L’esperienza della cooperativa sociale “La casa davanti al sole”, che lavora su Varese e Venegono Inferiore, è tutta improntata ad andare oltre la forma classica del “servizio”, impostando interventi «con una forte impronta comunitaria anche quando sono rivolti al singolo e danno voce e responsabilità progettuale a chi fruisce dell’intervento stesso; richiamano alla partecipazione attiva di chi si trova nella situazione di difficoltà considerando la fragilità come dimensione strutturale della esistenza stessa. Possiamo definirli “Interventi di Welfare Partecipato ”». Modelli di servizio per cui il minore è sì al centro, ma anche la famiglia di origine e quella affidataria sono attori da coinvolgere in trasparenza. Le prassi partecipative a “La casa davanti al sole” vengono sperimentate da cinque anni e gli esiti – validati dall’Università Cattolica – sono da poco stati raccolti in un volume “Tutela minorile e processi partecipativi” (Franco Angeli). Se ne parlerà mercoledì 30 ottobre nell’incontro pubblico “Prassi partecipative per la qualità del lavoro nella tutela minori” organizzato da Legacoop Lombardia alla Casa dei Diritti a Milano (ore 9-13, in Via de Amicis 10) cui parteciperanno cooperatori sociali, ricercatori universitari, assessori alle politiche sociali, rappresentati delle istituzioni, genitori e figli.
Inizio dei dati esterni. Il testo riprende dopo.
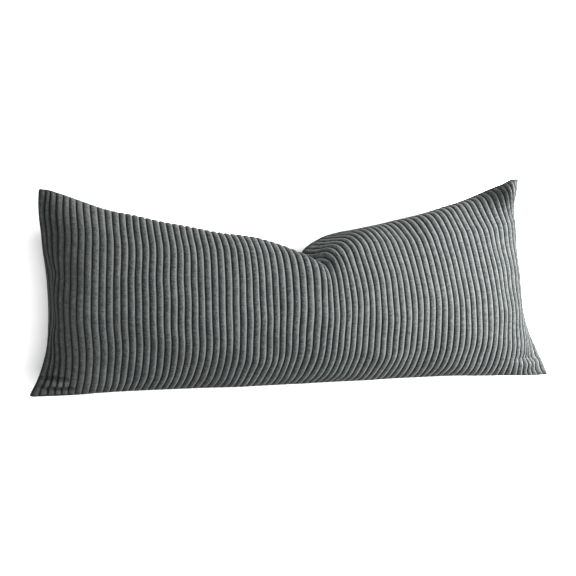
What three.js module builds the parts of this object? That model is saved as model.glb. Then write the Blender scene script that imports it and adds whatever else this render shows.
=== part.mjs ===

Legacoop Lombardia, attraverso le sue associate, segue poco più di 1.500 minori e 1.200 famiglie, con più esperienze di Assistenza Domiciliare Minori che di comunità. Realtà in cui è diffusa, già da anni, la logica del monitoraggio, dalla qualità, dell’accountability. Per Attilio Dadda, presidente di Legacoop Lombardia e vicepresidente di Legacoop nazionale, «in un momento di speculazione sull’attività professionale delle cooperative, credo sia importante ristabilire un livello di verità – che spetta alla magistratura – ma anche di qualità, buone pratiche e studi che questo settore sta producendo. Le realtà impegnate nella tutela minori hanno tutte un forte radicamento sul territorio e in questo senso il loro lavoro è estremamente qualificante per la crescita delle comunità locali». Il tema della partecipazione, su cui questo incontro mette l’accento, è relativamente inedito ma cruciale, tanto che anche in questa calda estate post Bibbiano molte analisi hanno indicato proprio nella capacità di coinvolgere le famiglie, costruendo percorsi non conflittuali, il punto di forza o di caduta del sistema.
«È chiaro che il distacco dalla famiglia è un momento di rottura, ma puntare sulla partecipazione al punto da codificarla permette di trasformare quel momento in una fase di un percorso, che tanto più è condiviso tanto meno diventa oggetto di contenzioso», prosegue Dadda. «Siccome sono gli operatori sociali e gli educatori ad essere sul campo, riteniamo sia interesse delle cooperative sociali studiare e spingere su questo modello. Significa anche, per noi, giocare un ruolo terzo, tra il pubblico e la famiglia, cercando di connettere gli attori, di farlo con un una visione partecipata e codificata da un modello, perché questo alla fine garantisce tutti».